Abgesehen vom gläsernen Vorhang ist der Boulevard an Wänden, Decken und Böden allseits mit demselben roten Sandstein aus Indien verkleidet, der auch das Außenbild des Turms bestimmt und farblich mit den Ziegelbauten im Hafen korrespondieren soll. Neutelings ziert seine Fassaden gerne mit semantischen Aperçus. Am MAS sind es neckische Hände aus Aluminiumguss, das Logo Antwerpens, angebracht auf jeder dritten Fassadenplatte. Im Inneren finden sich 3000 Medaillons aus Aluminiumguss, die jede dritte Platte schmücken. Sie zeigen Scamozzis Plan der Idealstadt Palmanova von 1593, umringt von einem Endlosgedicht und wurden von Tom Hautekiet gestaltet.
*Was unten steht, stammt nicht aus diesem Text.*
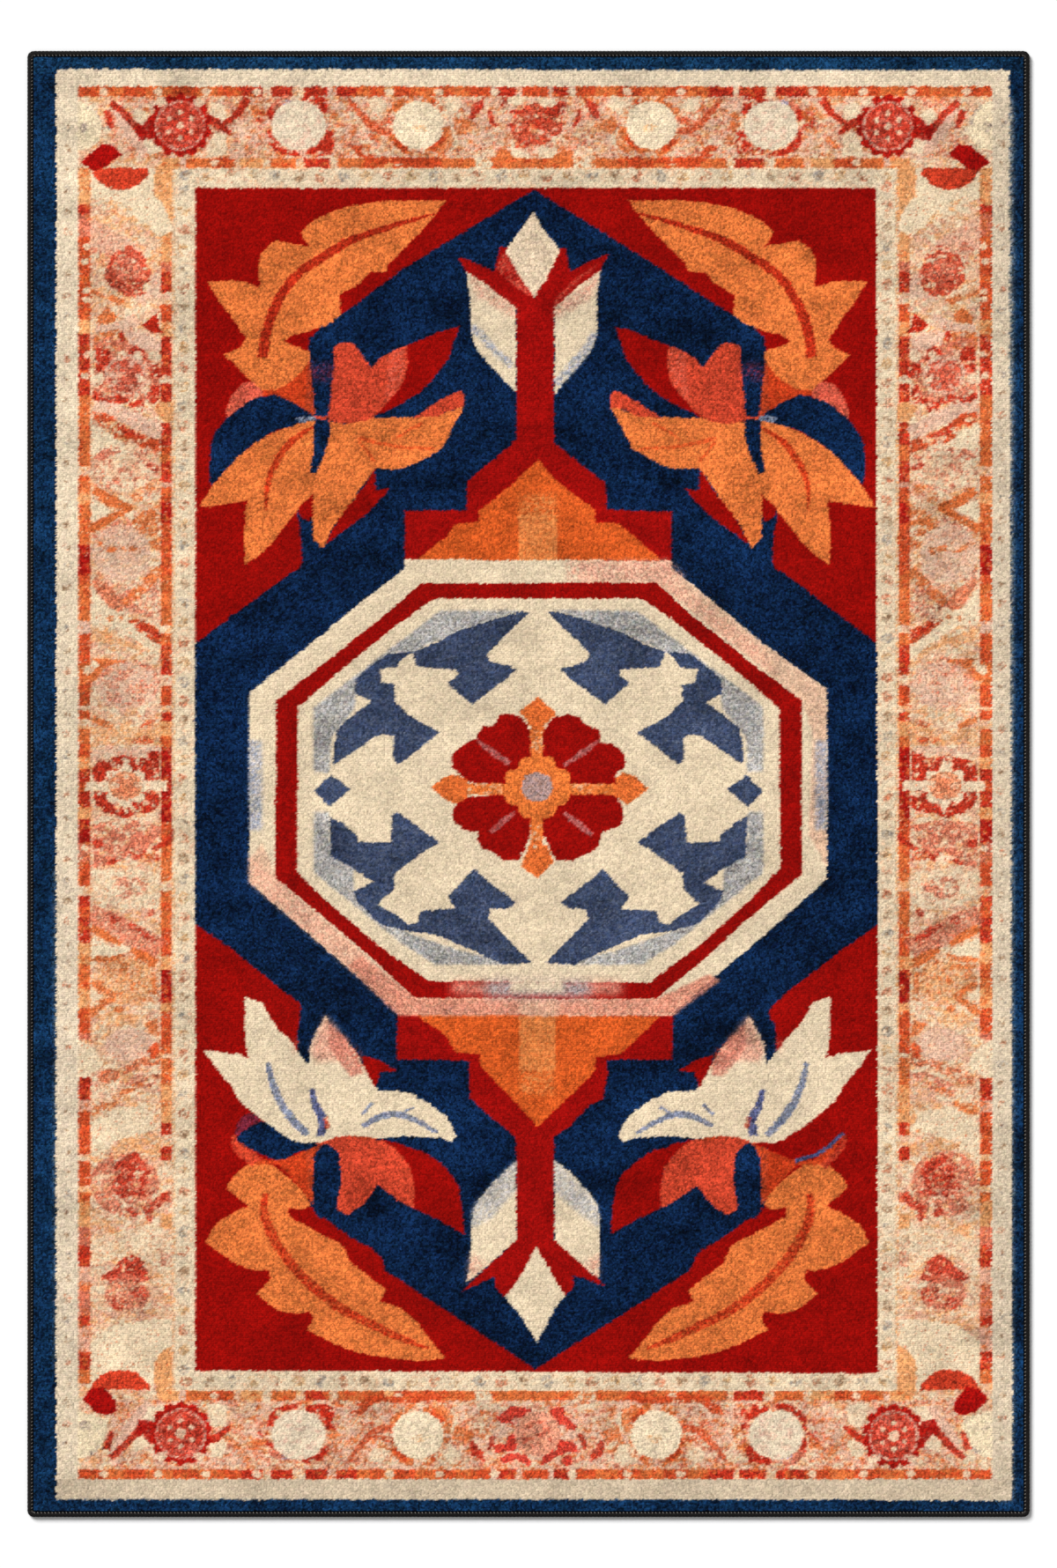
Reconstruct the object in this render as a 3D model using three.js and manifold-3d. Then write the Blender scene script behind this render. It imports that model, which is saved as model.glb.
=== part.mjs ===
// An area rug: cut pile in zones of one design, on a ground of three bonded layers, with a serged rim.
// Frame: millimetres, +Z up, +Y along the length, origin at the middle of the underside.
import * as THREE from "three";
import { mergeVertices } from "three/addons/utils/BufferGeometryUtils.js";
import Module from "manifold-3d";

const wasm = await Module();
wasm.setup();

// Whole rug
const RUG_WIDTH = 1200;
const RUG_LENGTH = 1755;
const CORNER_RADIUS = 8;

// Layers, from the floor up
const SECONDARY_BACKING_THICKNESS = 1.25;
const LATEX_THICKNESS = 0.75;
const PRIMARY_BACKING_THICKNESS = 1;
const PILE_HEIGHT = 5.5;

// Serged rim: yarn wrapped round the edge of the primary backing and its latex
const SERGE_WIDTH = 8;
const SERGE_HEIGHT = 7;
const SERGE_YARN_OUTSIDE = 3; // yarn beyond the cut edge of the backing
const SERGE_CLEARANCE = 0.3; // between the cut edge and the yarn that wraps it

// Widths of the four bands of the design, from the rim inwards, side by side as the pattern lies
const BANDS = [
  { name: "navy_border", colour: 0x17304f, left: 27, right: 15, top: 15.5, bottom: 15 },
  { name: "ivory_guard", colour: 0xe2cdab, left: 26.5, right: 23, top: 19.5, bottom: 23 },
  { name: "main_border", colour: 0xdf9f73, left: 113, right: 112, top: 98, bottom: 105.5 },
  { name: "inner_guard", colour: 0xdcbd94, left: 27, right: 25, top: 23.5, bottom: 23 },
];

// Medallion: an octagon in the field, placed by its margins across the rug and by its length along it
const MEDALLION_MARGIN_LEFT = 64;
const MEDALLION_MARGIN_RIGHT = 60;
const MEDALLION_LENGTH = 545;
const MEDALLION_SHIFT = -8.5; // of its centre from the field's centre, along Y
const MEDALLION_CUT_X = 186; // how far each slanted corner runs across
const MEDALLION_CUT_Y = 156; // and along
const SHEAR_LINE = 0.3; // groove between the medallion and the spandrels at its slanted corners

// Finishes of what isn't a band of the design
const FIELD_RED = 0xa51410;
const MEDALLION_SLATE = 0x4a5f85;
const SPANDREL_NAVY = 0x14294a;
const SERGING_YARN = { colour: 0x1d1b1a, roughness: 0.7 };
const BACKING_CLOTH = { colour: 0xb9ab92, roughness: 0.9 };
const LATEX = { colour: 0xcfc6b4, roughness: 0.6 };
const GROUND_CLOTH = { colour: 0xd8cdb8, roughness: 0.9 };
const PILE_ROUGHNESS = 0.95;

const ARC_STEPS = 6; // half the straight steps of a quarter arc

// Heights of the layer faces
const LATEX_BOTTOM = SECONDARY_BACKING_THICKNESS;
const PRIMARY_BOTTOM = LATEX_BOTTOM + LATEX_THICKNESS;
const PILE_BOTTOM = PRIMARY_BOTTOM + PRIMARY_BACKING_THICKNESS;
const PILE_TOP = PILE_BOTTOM + PILE_HEIGHT;

const rug = new THREE.Group();
const ground = new THREE.Group();
const pile = new THREE.Group();
const rim = new THREE.Group();
rug.add(ground, pile, rim);

// The rectangle left when each side of another is moved in by its own distance.
function inset(rect, { left, right, top, bottom }) {
  return {
    x0: rect.x0 + left,
    x1: rect.x1 - right,
    y0: rect.y0 + bottom,
    y1: rect.y1 - top,
  };
}

function insetAll(rect, distance) {
  return inset(rect, { left: distance, right: distance, top: distance, bottom: distance });
}

// A closed plan outline through corner points.
function polygon(points) {
  return new THREE.Shape(points.map(([x, y]) => new THREE.Vector2(x, y)));
}

function rectangle({ x0, x1, y0, y1 }) {
  return polygon([
    [x0, y0],
    [x1, y0],
    [x1, y1],
    [x0, y1],
  ]);
}

// A rectangle with an arc of one radius at each corner.
function roundedRectangle({ x0, x1, y0, y1 }, radius) {
  const quarter = Math.PI / 2;
  const shape = new THREE.Shape();
  shape.absarc(x1 - radius, y1 - radius, radius, 0, quarter);
  shape.absarc(x0 + radius, y1 - radius, radius, quarter, 2 * quarter);
  shape.absarc(x0 + radius, y0 + radius, radius, 2 * quarter, 3 * quarter);
  shape.absarc(x1 - radius, y0 + radius, radius, 3 * quarter, 4 * quarter);
  return shape;
}

// A flat prism of a plan outline between two heights. The heights are written as they are given,
// so that two prisms with a height or an edge in common meet face to face.
function prism(outline, bottom, top) {
  const geometry = new THREE.ExtrudeGeometry(outline, {
    depth: top - bottom,
    bevelEnabled: false,
    curveSegments: ARC_STEPS,
  });
  const position = geometry.getAttribute("position");
  const middle = (top - bottom) / 2;
  for (let i = 0; i < position.count; i++) {
    position.setZ(i, position.getZ(i) < middle ? bottom : top);
  }
  return geometry;
}

function addPiece(group, name, geometry, { colour, roughness }) {
  const material = new THREE.MeshStandardMaterial({ color: colour, roughness, metalness: 0 });
  const mesh = new THREE.Mesh(geometry, material);
  mesh.name = name;
  group.add(mesh);
}

function addPile(name, outline, colour) {
  const finish = { colour, roughness: PILE_ROUGHNESS };
  addPiece(pile, `${name}_pile`, prism(outline, PILE_BOTTOM, PILE_TOP), finish);
}

function toSolid(geometry) {
  const bare = geometry.clone().deleteAttribute("normal").deleteAttribute("uv");
  const merged = mergeVertices(bare);
  return new wasm.Manifold(
    new wasm.Mesh({
      numProp: 3,
      vertProperties: merged.getAttribute("position").array,
      triVerts: new Uint32Array(merged.index.array),
    }),
  );
}

function toGeometry(solid) {
  const { vertProperties, triVerts } = solid.getMesh();
  const geometry = new THREE.BufferGeometry();
  geometry.setAttribute("position", new THREE.BufferAttribute(vertProperties, 3));
  geometry.setIndex(new THREE.BufferAttribute(triVerts, 1));
  const flat = geometry.toNonIndexed();
  flat.computeVertexNormals();
  return flat;
}

const rugRect = {
  x0: -RUG_WIDTH / 2,
  x1: RUG_WIDTH / 2,
  y0: -RUG_LENGTH / 2,
  y1: RUG_LENGTH / 2,
};
const innerRect = insetAll(rugRect, SERGE_WIDTH); // inside the rim
const clothRect = insetAll(rugRect, SERGE_YARN_OUTSIDE); // the cut edge that the yarn wraps

// Ground: the secondary backing ends at the rim, so that the serging lies level with it on the floor.
// The latex and the primary backing run on into the rim.
function buildGround() {
  const cloth = roundedRectangle(clothRect, CORNER_RADIUS - SERGE_YARN_OUTSIDE);
  const secondary = prism(rectangle(innerRect), 0, LATEX_BOTTOM);
  const latex = prism(cloth, LATEX_BOTTOM, PRIMARY_BOTTOM);
  const primary = prism(cloth, PRIMARY_BOTTOM, PILE_BOTTOM);
  addPiece(ground, "secondary_backing", secondary, BACKING_CLOTH);
  addPiece(ground, "latex_coat", latex, LATEX);
  addPiece(ground, "primary_backing", primary, GROUND_CLOTH);
}

// One strip for each side of the ring between two rectangles: the end strips run the full width,
// and the side strips stand between them.
function ringStrips(outer, inner) {
  return {
    top: { x0: outer.x0, x1: outer.x1, y0: inner.y1, y1: outer.y1 },
    bottom: { x0: outer.x0, x1: outer.x1, y0: outer.y0, y1: inner.y0 },
    left: { x0: outer.x0, x1: inner.x0, y0: inner.y0, y1: inner.y1 },
    right: { x0: inner.x1, x1: outer.x1, y0: inner.y0, y1: inner.y1 },
  };
}

// Bands of the design from the rim inwards. Returns the field that they enclose.
function buildBands() {
  let outer = innerRect;
  for (const band of BANDS) {
    const inner = inset(outer, band);
    for (const [side, strip] of Object.entries(ringStrips(outer, inner))) {
      addPile(`${band.name}_${side}`, rectangle(strip), band.colour);
    }
    outer = inner;
  }
  return outer;
}

// Field: a panel at each end, a strip at each side, and the medallion with a triangular spandrel
// outside each of its slanted corners.
function buildField(field) {
  const middle = (field.y0 + field.y1) / 2 + MEDALLION_SHIFT;
  const box = {
    x0: field.x0 + MEDALLION_MARGIN_LEFT,
    x1: field.x1 - MEDALLION_MARGIN_RIGHT,
    y0: middle - MEDALLION_LENGTH / 2,
    y1: middle + MEDALLION_LENGTH / 2,
  };
  for (const [side, strip] of Object.entries(ringStrips(field, box))) {
    addPile(`field_${side}`, rectangle(strip), FIELD_RED);
  }
  const cutX = MEDALLION_CUT_X;
  const cutY = MEDALLION_CUT_Y;
  const octagon = polygon([
    [box.x0 + cutX, box.y0],
    [box.x1 - cutX, box.y0],
    [box.x1, box.y0 + cutY],
    [box.x1, box.y1 - cutY],
    [box.x1 - cutX, box.y1],
    [box.x0 + cutX, box.y1],
    [box.x0, box.y1 - cutY],
    [box.x0, box.y0 + cutY],
  ]);
  addPile("medallion", octagon, MEDALLION_SLATE);

  // The spandrel's long side stands off the medallion's by the shear line.
  const slant = Math.hypot(cutX, cutY);
  const legX = cutX - (SHEAR_LINE * slant) / cutY;
  const legY = cutY - (SHEAR_LINE * slant) / cutX;
  const corners = [
    { name: "top_left", x: box.x0, y: box.y1, inX: 1, inY: -1 },
    { name: "top_right", x: box.x1, y: box.y1, inX: -1, inY: -1 },
    { name: "bottom_left", x: box.x0, y: box.y0, inX: 1, inY: 1 },
    { name: "bottom_right", x: box.x1, y: box.y0, inX: -1, inY: 1 },
  ];
  for (const { name, x, y, inX, inY } of corners) {
    const spandrel = polygon([
      [x, y],
      [x + inX * legX, y],
      [x, y + inY * legY],
    ]);
    addPile(`spandrel_${name}`, spandrel, SPANDREL_NAVY);
  }
}

// Rim: one wrapped yarn seam all the way round, in four runs. Each run is a bar with a slot along its
// inner face, where the edge of the primary backing and its latex go in.
function buildRim() {
  const outline = toSolid(prism(roundedRectangle(rugRect, CORNER_RADIUS), 0, SERGE_HEIGHT));
  const slotDepth = SERGE_YARN_OUTSIDE - SERGE_CLEARANCE;
  const slotOutline = roundedRectangle(insetAll(rugRect, slotDepth), CORNER_RADIUS - slotDepth);
  const slot = toSolid(prism(slotOutline, LATEX_BOTTOM, PILE_BOTTOM));
  for (const [side, strip] of Object.entries(ringStrips(rugRect, innerRect))) {
    const bar = toSolid(prism(rectangle(strip), 0, SERGE_HEIGHT));
    const run = outline.intersect(bar).subtract(slot);
    addPiece(rim, `serged_edge_${side}`, toGeometry(run), SERGING_YARN);
  }
}

buildGround();
buildField(buildBands());
buildRim();

export default rug;
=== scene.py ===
import bpy
import numpy as np
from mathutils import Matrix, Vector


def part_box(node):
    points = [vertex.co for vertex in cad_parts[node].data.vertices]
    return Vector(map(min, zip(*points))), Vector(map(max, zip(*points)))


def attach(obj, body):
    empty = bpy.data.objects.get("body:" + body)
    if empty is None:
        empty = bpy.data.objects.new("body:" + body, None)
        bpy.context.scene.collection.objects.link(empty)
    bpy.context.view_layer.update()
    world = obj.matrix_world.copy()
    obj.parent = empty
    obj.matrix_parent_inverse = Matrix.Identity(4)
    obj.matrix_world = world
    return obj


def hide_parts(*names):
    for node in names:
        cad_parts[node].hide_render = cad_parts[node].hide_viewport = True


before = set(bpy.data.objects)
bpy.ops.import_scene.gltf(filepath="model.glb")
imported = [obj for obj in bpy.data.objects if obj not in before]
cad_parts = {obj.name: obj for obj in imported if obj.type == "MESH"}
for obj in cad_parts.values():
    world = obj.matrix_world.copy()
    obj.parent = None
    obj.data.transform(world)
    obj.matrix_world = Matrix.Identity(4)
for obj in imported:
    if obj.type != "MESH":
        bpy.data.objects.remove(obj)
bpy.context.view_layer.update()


# ---------------------------------------------------------------------------------------------------
# Secondary backing: an open cloth of flat polypropylene tape, bonded under the latex. It is the face
# that lies on the floor, cut to end at the serging. The bond pulls it into shallow dimples.

MM = 0.001
TAPE_PITCH = 3.2 * MM
DIMPLE = 14 * MM  # about how far apart the dimples are
DIMPLE_DEPTH = 0.12 * MM
TAPE_COLOUR = (0.46, 0.385, 0.27, 1)
TAPE_SHADOW = (0.15, 0.12, 0.08, 1)
TAPE_RELIEF = 0.5 * MM
luck = np.random.default_rng(41)


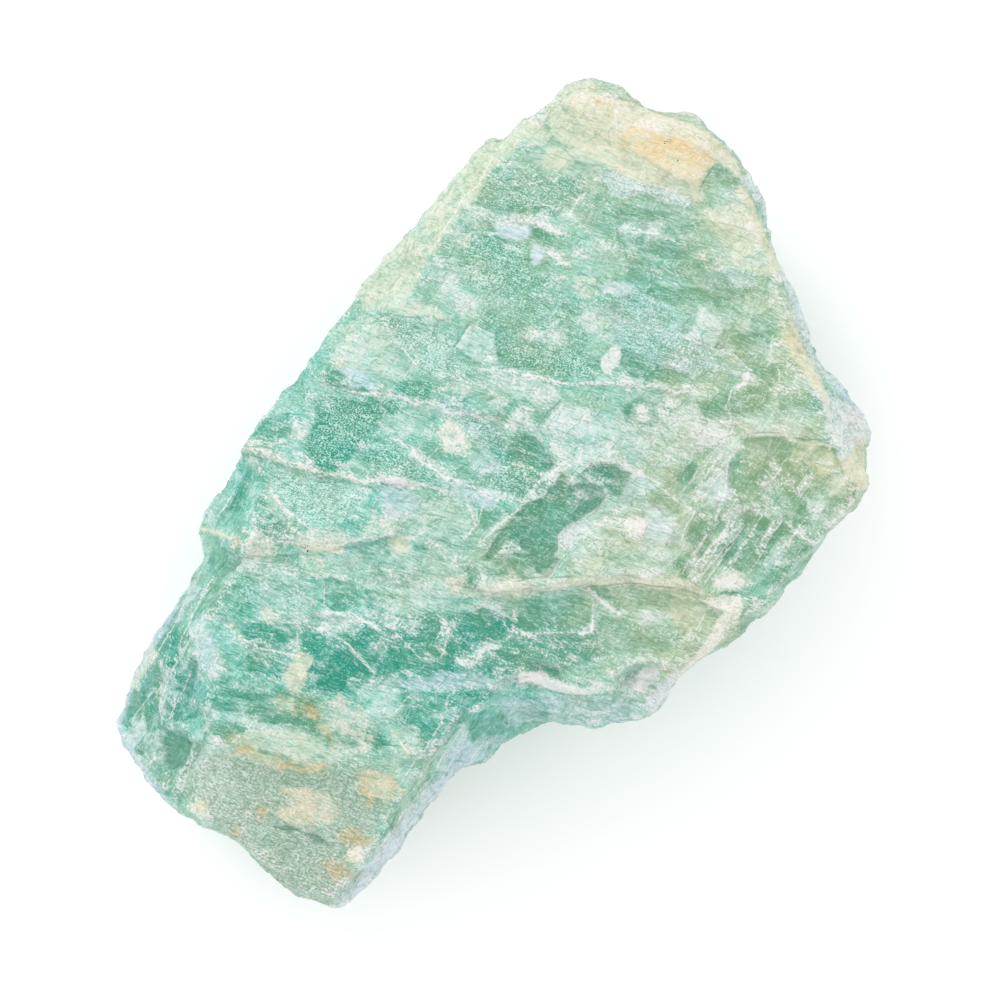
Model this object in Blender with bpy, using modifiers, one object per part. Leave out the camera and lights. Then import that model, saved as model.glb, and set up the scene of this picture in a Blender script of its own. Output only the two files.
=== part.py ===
"""Rough amazonite: one cleavage block of green potassium feldspar, lying on its broad back.

The stone is one piece. It is made as a block of its plan outline, whose top is worked into the
broad cleavage face with its flanks, ledges and plates, and whose underside is worked into the
facets that it rests on. Plan positions are in millimetres from the middle of the outline's
frame, +X to the right and +Y away along the stone's length; heights are millimetres above the
flat spot that the stone rests on.
"""

import math

import bmesh
import bpy
import numpy as np
from mathutils import Vector, noise

MM = 0.001

# Driving dimensions
FACE_HEIGHT = 34.0          # broad face above the resting spot, at the middle of the frame
FACE_TILT = (0.035, -0.02)  # rise of the broad face per millimetre along X and Y
BLOCK_HEIGHT = 20.0         # the plain block, before its top and underside are worked
COARSE_CELL = 0.60          # grid of the plain block
FINE_CELL = 0.62            # grid of the worked stone, before it is thinned to facets
FACETS = 9300               # triangles of the finished solid
LEAST_BODY = 4.0            # the stone is never thinner than this at its rim

# The plan outline, clockwise from the top, named by the stretch of rim that it follows
TOP_RIM = [
    (8.3, 42.3), (10.2, 42.1), (12.1, 41.6), (14.1, 39.8), (15.3, 39.0), (17.0, 38.7),
    (18.8, 39.0), (20.0, 38.2), (21.1, 36.9), (23.0, 35.4), (23.7, 34.0),
]
RIGHT_RIM = [
    (25.2, 31.9), (26.7, 30.1), (26.6, 28.9), (27.1, 27.1), (27.0, 26.2), (27.9, 24.0),
    (28.3, 22.9), (29.9, 20.6), (30.2, 19.2), (30.7, 17.2), (30.6, 16.2), (32.0, 14.2),
    (33.4, 12.0), (35.1, 10.1), (36.1, 8.9), (37.4, 6.8), (37.5, 6.2), (36.5, 4.9),
    (36.3, 3.9), (36.9, 1.8),
]
LOWER_RIGHT_RIM = [
    (36.5, 0.8), (34.9, -1.4), (34.1, -2.2), (33.2, -2.8), (32.2, -4.5), (30.8, -6.3),
    (28.8, -8.7), (27.2, -10.8), (25.8, -12.0), (25.0, -12.1), (23.5, -14.3), (22.0, -14.9),
    (20.0, -16.2), (19.2, -17.0), (18.0, -17.6), (17.0, -19.0), (15.5, -21.1), (14.1, -22.3),
]
SHELF_RIM = [
    (12.0, -22.3), (10.4, -22.7), (9.2, -23.0), (7.6, -22.6), (5.3, -22.4), (3.0, -23.2),
    (0.7, -24.1), (-0.3, -25.4), (-1.4, -26.8), (-2.8, -27.0), (-4.3, -27.1),
]
FOOT_RIM = [
    (-5.9, -29.0), (-7.1, -30.4), (-8.8, -32.9), (-11.0, -35.7), (-13.4, -38.7),
    (-14.5, -39.8), (-16.3, -41.2), (-18.1, -40.6), (-20.0, -39.9), (-21.9, -39.0),
    (-23.8, -37.2), (-25.2, -35.7), (-26.8, -33.9), (-29.3, -33.0), (-31.4, -31.5),
    (-34.0, -29.8), (-35.0, -28.6), (-36.6, -26.4), (-37.9, -24.5), (-38.5, -23.4),
]
LOWER_LEFT_RIM = [
    (-38.2, -22.0), (-37.2, -20.3), (-37.3, -19.7), (-36.9, -17.7), (-35.7, -15.6),
    (-33.7, -12.4), (-33.0, -11.1), (-32.0, -10.0), (-30.7, -7.6), (-29.4, -5.3),
]
SHOULDER_RIM = [
    (-30.0, -4.8), (-30.1, -2.1), (-29.5, -0.8), (-28.5, 0.2), (-27.8, 1.4), (-26.2, 3.7),
    (-25.8, 5.5),
]
UPPER_LEFT_RIM = [
    (-23.7, 8.4), (-21.0, 11.7), (-18.8, 14.3), (-18.2, 16.0), (-16.5, 17.8), (-14.8, 20.2),
    (-12.8, 23.0), (-10.7, 25.8), (-8.7, 28.0), (-6.6, 30.3), (-4.8, 32.3), (-2.9, 34.8),
    (-1.2, 36.2), (0.5, 35.8), (1.9, 38.0), (2.8, 38.7), (3.7, 38.6), (5.1, 40.2), (6.8, 41.5),
]
OUTLINE = (TOP_RIM + RIGHT_RIM + LOWER_RIGHT_RIM + SHELF_RIM + FOOT_RIM
           + LOWER_LEFT_RIM + SHOULDER_RIM + UPPER_LEFT_RIM)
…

Vom Boulevard aus gelangt man in die sieben Ausstellungsgeschosse, fensterlose Boxen, in denen die unterschiedlichsten Ausstellungen präsentiert werden. Denn das MAS ist ein städtisches Haus, in dem drei Museen und mehrere Privatsammlungen zusammengefasst sind, eine Wunderkammer mit historischen, ethnischen, maritimen Sammlungen, mit Kunst aus allen Jahrhunderten und moderner Stadtplanung. Eine hochkarätige Eröffnungsausstellung zeigt fünf Jahrhunderte Bildkultur in Antwerpen und ist schon für sich die Reise wert.

Kaum ein Tourist wird künftig die Stadt verlassen, ohne das MAS gesehen zu haben. Und ohne die Umgebung zu erkunden, die neue Kunstszene, das in Bau befindliche Auswanderermuseum, die Strandbars, den Yachthafen und die restaurierten Lagerschuppen mit den Designshops, Restaurants und Eventlocations. Zwei 16-geschossige Hochhäuser mit teuren Apartments stehen schon, vier weitere sollen folgen, in den Erdgeschossen mit Cafés und Boutiquen für Mode und Lifestyle. "Noch laufen die Geschäfte schleppend, aber wir wollten die Ersten sein", sagt die Besitzerin der Lingerie-Boutique und schaut hoffnungsvoll hinüber zum Leuchtturm MAS.